The Hard Parts I Didn’t Post on Instagram

  • The week my bank account application stalled because one form had my middle initial and another had my full name.
  • The three proposals that got ghosted, followed by a client who paid late and taught me to enforce my terms.
  • The gray stretch in February when the rain felt personal, my handlebars were permanently damp, and I wondered if I’d made a silly mistake.

But then spring arrived, the cherry blossoms popped in the Westerpark, and a client mailed me a handwritten thank-you card. I’m not chasing a perfect life here—just a real one.
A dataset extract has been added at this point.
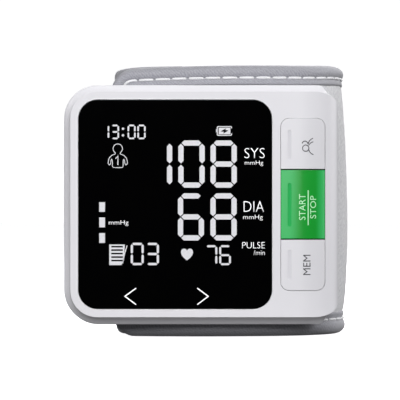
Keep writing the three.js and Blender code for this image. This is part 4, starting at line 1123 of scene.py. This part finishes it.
# Place beside the strap's edge: t runs along the edge, round the corners at endS and back; depth goes inwards
def edgePlace(openS, endS, t, depth, inset):
    side = 1 if endS > openS else -1
    radius = strap["corner"]
    height = ring["height"]
    straight, quarter, upright = edgeRuns(openS, endS)
    first = np.clip(t - straight, 0, quarter) / radius
    second = np.clip(t - straight - quarter - upright, 0, quarter) / radius
    centreS = endS - side * radius
    top = t < straight + quarter
    middle = (t >= straight + quarter) & (t < straight + quarter + upright)
    back = np.maximum(t - straight - 2 * quarter - upright, 0)
    reach = radius - depth
    s = np.where(
        top, np.where(t < straight, openS + side * t, centreS + side * reach * np.sin(first)),
        np.where(middle, endS - side * depth, centreS + side * (reach * np.cos(second) - back)))
    s = np.where(back > 0, centreS - side * back, s)
    z = np.where(
        top, height - radius + reach * np.cos(first),
        np.where(middle, height - radius - (t - straight - quarter), radius - reach * np.sin(second)))
    return strapPlace(s, z, inset)


# Length along the strap that belongs to a length along its edge
def alongStrap(openS, endS, t):
    nearest = np.minimum(t, edgeLength(openS, endS) - t)
    straight = edgeRuns(openS, endS)[0]
    return np.where(nearest < straight, openS + (endS - openS) * nearest / abs(endS - openS), endS)


# A grid laid in place by a function of its two shares, with its map in real metres, then given thickness
def layCloth(alongCount, acrossCount, length, width, place, clothThickness):
    bpy.ops.mesh.primitive_grid_add(x_subdivisions=alongCount, y_subdivisions=acrossCount, size=1)
    cloth = bpy.context.object
    shares = readPlaces(cloth)[:, :2] + 0.5
    writePlaces(cloth, place(shares[:, 0], shares[:, 1]) * mm)
    uv = cloth.data.uv_layers[0].data
    flat = np.empty(2 * len(uv))
    uv.foreach_get("uv", flat)
    flat = flat.reshape(-1, 2) * [length * mm, width * mm]
    uv.foreach_set("uv", flat.ravel())
    addModifier(cloth, "SOLIDIFY", thickness=clothThickness * mm, offset=0)
    turnOutwards(cloth)
    return cloth


# Sheets of cloth, laid clear of the strap's rounded end, where they lose height to its corners
def sheetPlace(openS, endS, u, v):
    start = strap["coverStart"]
    side = 1 if endS > openS else -1
    s = openS + u * (endS - side * start - openS)
    radius = strap["corner"] - start
    near = np.clip(radius - np.abs(s - endS) + start, 0, radius)
    lost = start + (radius - np.sqrt(np.maximum(radius ** 2 - near ** 2, 0)))
    return s, lost + v * (ring["height"] - 2 * lost)


def addSheet(openS, endS, place, sheet):
    length = abs(endS - openS)
    return layCloth(int(length / sheet["step"]), int(ring["height"] / sheet["step"]), length, ring["height"],
                    lambda u, v: place(openS, endS, u, v), sheet["thick"])


# White loop cover: flat under the housing, puffed like a barrel round the bends and the back
cover = {
    "edgeInset": 1.2, "puff": 1.7, "flatPuff": 0.4, "thick": 0.7, "step": 0.8, "tuft": 0.22, "tuftSize": 1.7,
    "crownPower": 0.55, "topFree": 0.8, "topShare": 0.25, "endRun": 12,
}


def coverPlace(openS, endS, u, v):
    s, z = sheetPlace(openS, endS, u, v)
    puffed = smoothStep(swellStart, swellStart + swellRun, s)
    puffed = puffed * (1 - smoothStep(tailHinge - swellRun, tailHinge, s))
    freeHeight = ring["height"] - 2 * strap["tapeReach"] + cover["topFree"]
    free = np.clip((z - strap["tapeReach"]) / freeHeight, 0, 1)
    crown = np.sin(math.pi * free) ** cover["crownPower"]
    ends = np.clip(np.abs(s - endS) / cover["endRun"], 0, 1)
    fuller = 1 - cover["topShare"] * (2 * free - 1)
    swell = cover["flatPuff"] + (cover["puff"] - cover["flatPuff"]) * puffed
    return strapPlace(s, z, cover["edgeInset"] - crown * fuller * ends * swell)


def addCover(openS, endS, name, nodes):
    piece = addSheet(openS, endS, coverPlace, cover)
    tufts = bpy.data.textures.new("tufts", type="CLOUDS")
    tufts.noise_scale = cover["tuftSize"] * mm
    tufts.noise_depth = 2
    addModifier(piece, "DISPLACE", texture=tufts, strength=cover["tuft"] * mm, mid_level=0.5,
                texture_coords="LOCAL")
    smoothShade(piece, 60)
    finishPiece(piece, name, velourWhite, None, nodes)
    return piece


# Grey knitted lining: lies on the wrist side, slightly quilted by the bladder behind it
lining = {"inset": 0.85, "thick": 0.5, "step": 1.2, "crown": 0.5, "crownPower": 0.6}


def liningPlace(openS, endS, u, v):
    s, z = sheetPlace(openS, endS, u, v)
    free = np.clip((z - strap["tapeReach"]) / (ring["height"] - 2 * strap["tapeReach"]), 0, 1)
    crown = np.sin(math.pi * free) ** lining["crownPower"] * lining["crown"]
    return strapPlace(s, z, thickness(s) - lining["inset"] + crown)


def addLining(openS, endS, name, nodes):
    piece = addSheet(openS, endS, liningPlace, lining)
    smoothShade(piece, 60)
    finishPiece(piece, name, liningGrey, None, nodes)
    return piece


# Binding tape: (depth from the edge, inset) from its raw edge, over the stitch groove, round to the inside
tapeHalf = [
    (5.5, 1.2), (5.8, 1.05), (5.95, 0.82), (5.85, 0.62), (5.5, 0.57), (4.9, 0.68), (4.2, 0.85), (3.7, 1.0),
    (3.35, 1.08), (3.0, 0.82), (2.5, 0.42), (1.9, 0.25), (1.3, 0.34), (0.85, 0.6), (0.5, 1.0), (0.22, 1.55),
    (0.05, 2.25), (0, 2.95),
]
tape = {
    "section": np.array(tapeHalf + [(depth, strap["thick"] - inset)
                                    for depth, inset in reversed(tapeHalf[:-1])]),
    "thick": 0.45, "width": 17, "step": 0.7, "pitch": 4.72, "stitch": 4.2, "threadRadius": 0.42,
    "threadDip": 0.3, "threadInset": 0.55, "pucker": 0.14, "puckerReach": 1.3, "puckerLow": 0.25,
    "firstGap": 1.35, "outerShare": 0.68, "lowShare": 0.22,
}


# Past its stitches the outer side is narrower than the inner one; along the lower edge they lie deeper
def tapePlace(openS, endS, u, v):
    total = edgeLength(openS, endS)
    straight = edgeRuns(openS, endS)[0]
    t = u * total
    share = np.linspace(0, 1, len(tape["section"]))
    depth = np.interp(v, share, tape["section"][:, 0])
    inset = np.interp(v, share, tape["section"][:, 1])
    outer = inset < strap["thick"] / 2
    upper = 1 - np.clip((t - straight) / (total - 2 * straight), 0, 1)
    past = np.maximum(depth - strap["stitchDepth"], 0)
    lowered = np.minimum(depth, strap["stitchDepth"]) * tape["lowShare"] * (1 - upper)
    depth = depth + (lowered - past * (1 - tape["outerShare"])) * outer
    puckers = np.abs(np.sin(math.pi * (t - straight + tape["firstGap"]) / tape["pitch"]))
    near = hump(depth, strap["stitchDepth"] * (1 + tape["lowShare"] * (1 - upper)), tape["puckerReach"])
    shift = tape["pucker"] * (0.5 - puckers) * near * (tape["puckerLow"] + (1 - tape["puckerLow"]) * upper)
    inset = inset + np.where(outer, shift, -shift)
    return edgePlace(openS, endS, t, depth, inset * thickness(alongStrap(openS, endS, t)) / strap["thick"])


def addTape(openS, endS, name, nodes):
    length = edgeLength(openS, endS)
    piece = layCloth(int(length / tape["step"]), 2 * len(tape["section"]) - 2, length, tape["width"],
                     lambda u, v: tapePlace(openS, endS, u, v), tape["thick"])
    smoothShade(piece, 60)
    return finishPiece(piece, name, tapeGrey, None, nodes)


# One sewn stitch, lying along X: a thread end dips at each hole; its copies follow the edge
def addStitch():
    radius = tape["threadRadius"]
    half = tape["stitch"] / 2
    bpy.ops.mesh.primitive_uv_sphere_add(segments=10, ring_count=8, radius=radius * mm,
                                         rotation=(0, math.radians(90), 0))
    stitch = applyTransform(bpy.context.object)
    places = readPlaces(stitch) / mm
    places[:, 0] += np.sign(np.round(places[:, 0], 4)) * (half - radius)
    places[:, 2] -= tape["threadDip"] * (np.abs(places[:, 0]) / half) ** 4
    writePlaces(stitch, places * mm)
    addModifier(stitch, "SUBSURF", levels=1, render_levels=1)
    return stitch


# Stitches keep their pitch along the sewn line, which is shorter round the corners than the edge itself
def addStitches(openS, endS, name):
    radius = strap["corner"]
    depth = strap["stitchDepth"]
    straight, quarter, upright = edgeRuns(openS, endS)
    sewn = math.pi / 2 * (radius - depth)
    sewnMarks = np.cumsum([0, straight, sewn, upright, sewn, straight])
    edgeMarks = np.cumsum([0, straight, quarter, upright, quarter, straight])
    model = addStitch()
    shape = readPlaces(model) / mm
    offset = (straight - tape["firstGap"] + tape["pitch"] / 2) % tape["pitch"]
    copies = []
    for centre in np.arange(offset, sewnMarks[-1] - tape["stitch"] / 2, tape["pitch"]):
        if centre < tape["stitch"] / 2:
            continue
        for outer in (True, False):
            copy = model.copy()
            copy.data = model.data.copy()
            bpy.context.collection.objects.link(copy)
            t = np.interp(centre + shape[:, 0], sewnMarks, edgeMarks)
            lift = tape["threadInset"] - shape[:, 2]
            inset = lift if outer else strap["thick"] - lift
            lower = np.clip((t - straight - radius) / (edgeMarks[-1] - 2 * straight), 0, 1)
            row = depth * (1 + tape["lowShare"] * lower * outer)
            share = thickness(alongStrap(openS, endS, t)) / strap["thick"]
            writePlaces(copy, edgePlace(openS, endS, t, row + shape[:, 1], inset * share) * mm)
            copies.append(copy)
    bpy.data.objects.remove(model, do_unlink=True)
    piece = joinPieces(copies)
    turnOutwards(piece)
    smoothShade(piece, 60)
    return finishPiece(piece, name, threadWhite)


def bendFront(piece):
    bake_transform(piece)


def bendTail(piece):
    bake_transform(piece)


for label, openS, endS, bend, covers, linings, bindings in (
        ("Front", backMiddle, 0, bendFront, ["cuff_cover_front", "cuff_cover_back"],
         ["cuff_lining_front", "cuff_lining_back"], ["edge_binding_front"]),
        ("Tail", backMiddle, strapEnd, bendTail, ["tail_cover", "cuff_cover_back"],
         ["tail_lining", "cuff_lining_back"],
         ["edge_binding_back_low", "edge_binding_back_high", "edge_binding_tail"])):
    for piece in (addCover(openS, endS, "cuffCover" + label, covers),
                  addLining(openS, endS, "cuffLining" + label, linings),
                  addTape(openS, endS, "edgeTape" + label, bindings),
                  addStitches(openS, endS, "stitches" + label)):
        bend(piece)
print("strap modelled")


# Studio: a white tent that the camera sees but that lights nothing, faint light all round, a key box in front
# and above, a low box for the lower edges, boxes and strips above, at the sides and behind, and a glow from
# the table under the front. Each light: size in metres, power, azimuth, elevation
studio = {
    "radius": 4, "surroundings": 0.05, "distance": 1.2, "target": (0, 0, 0.0375), "floorShare": 1.1,
    "lights": {
        "keyBox": ((0.7, 0.4), 7.8, -3, 28), "lowBox": ((0.5, 0.14), 2.6, -9, 9),
        "topBox": ((0.8, 0.5), 1.5, 0, 80), "leftStrip": ((0.08, 0.4), 0.1, -8, 0),
        "rightStrip": ((0.08, 0.4), 0.3, 56, 0), "rightFill": ((0.35, 0.35), 2.6, 32, 24),
        "rightBox": ((0.6, 0.6), 8, 112, 20), "leftBox": ((0.5, 0.6), 2.5, -70, 28),
        "backBox": ((1.0, 0.6), 8, 172, 32),
    },
    "glow": ((0.078, 0.01), 0.00095, 0, -90, 0.002, (0.0005, -0.037, 0)),
}
# Backlit pale cloth: even white from behind, with a faint weave
backlitCloth = plainFinish("backlitCloth", "FBFBFC", "F6F6F7", 30,
                           {"Roughness": 0.9, "Emission Strength": 1.0})


def addTent():
    bpy.ops.mesh.primitive_uv_sphere_add(segments=48, ring_count=24, radius=studio["radius"])
    tent = bpy.context.object
    places = readPlaces(tent)
    places[:, 2] = np.maximum(places[:, 2], -strap["sag"] * studio["floorShare"] * mm)
    writePlaces(tent, places)
    smoothShade(tent, 40)
    tent.name = "studioTent"
    tent.data.name = "studioTent"
    tent.data.materials.append(backlitCloth)
    tent.visible_diffuse = False
    tent.visible_glossy = False
    tent.visible_shadow = False


def addSurroundings():
    scene = bpy.context.scene
    scene.world = bpy.data.worlds.new("studio")
    scene.world.use_nodes = True
    background = scene.world.node_tree.nodes["Background"]
    background.inputs["Color"].default_value = linearColour("FFFFFF")
    background.inputs["Strength"].default_value = studio["surroundings"]
    scene.view_settings.view_transform = "Standard"


def addLight(name, size, power, azimuth, elevation, distance=studio["distance"], target=studio["target"]):
    lamp = bpy.data.lights.new(name, "AREA")
    lamp.shape = "RECTANGLE"
    lamp.size, lamp.size_y = size
    lamp.energy = power
    stand = bpy.data.objects.new(name, lamp)
    turn = math.radians(azimuth)
    lift = math.radians(elevation)
    way = Vector((math.sin(turn) * math.cos(lift), -math.cos(turn) * math.cos(lift), math.sin(lift)))
    stand.location = Vector(target) + way * distance
    stand.rotation_euler = way.to_track_quat("Z", "Y").to_euler()
    bpy.context.collection.objects.link(stand)
    return stand


addTent()
addSurroundings()
for name, light in studio["lights"].items():
    addLight(name, *light)
tableGlow = addLight("tableGlow", *studio["glow"])
tableGlow.rotation_euler = (math.pi, 0, 0)
print("studio lit")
Advice If You’re Considering This Path

  • Check your eligibility early. If you qualify for DAFT, it’s a clearer route; if not, research the standard self-employed permit, which has stricter requirements.
  • Expect admin loops. Ask what you can do now, collect documents meticulously, and take screenshots of confirmations in case emails go missing.
  • Make registration-friendly housing your priority. Everything flows from your BSN.
  • Get a Dutch bank and health insurance as soon as you can. It changes the texture of everyday life.
  • Invest in two good bike locks and a rain jacket you don’t hate.
  • Build community on purpose. Co-working, classes, volunteer gigs, pickup sports—show up more than once.
  • Learn enough Dutch to be polite and to understand signs. It’s a small effort with outsized returns.
  • For freelancing, set your rates in euros, enforce clear payment terms, save for taxes, and find a bookkeeper who understands international invoicing.

This morning I cycled along the Amstel, wind at my back, watching a rower cut a perfect line across the water. The magnolias outnumbered the clouds for once. I’m still figuring things out here, but that’s the point. Amsterdam rewards the steady, the curious, and the ones who keep pedaling even when the rain starts again.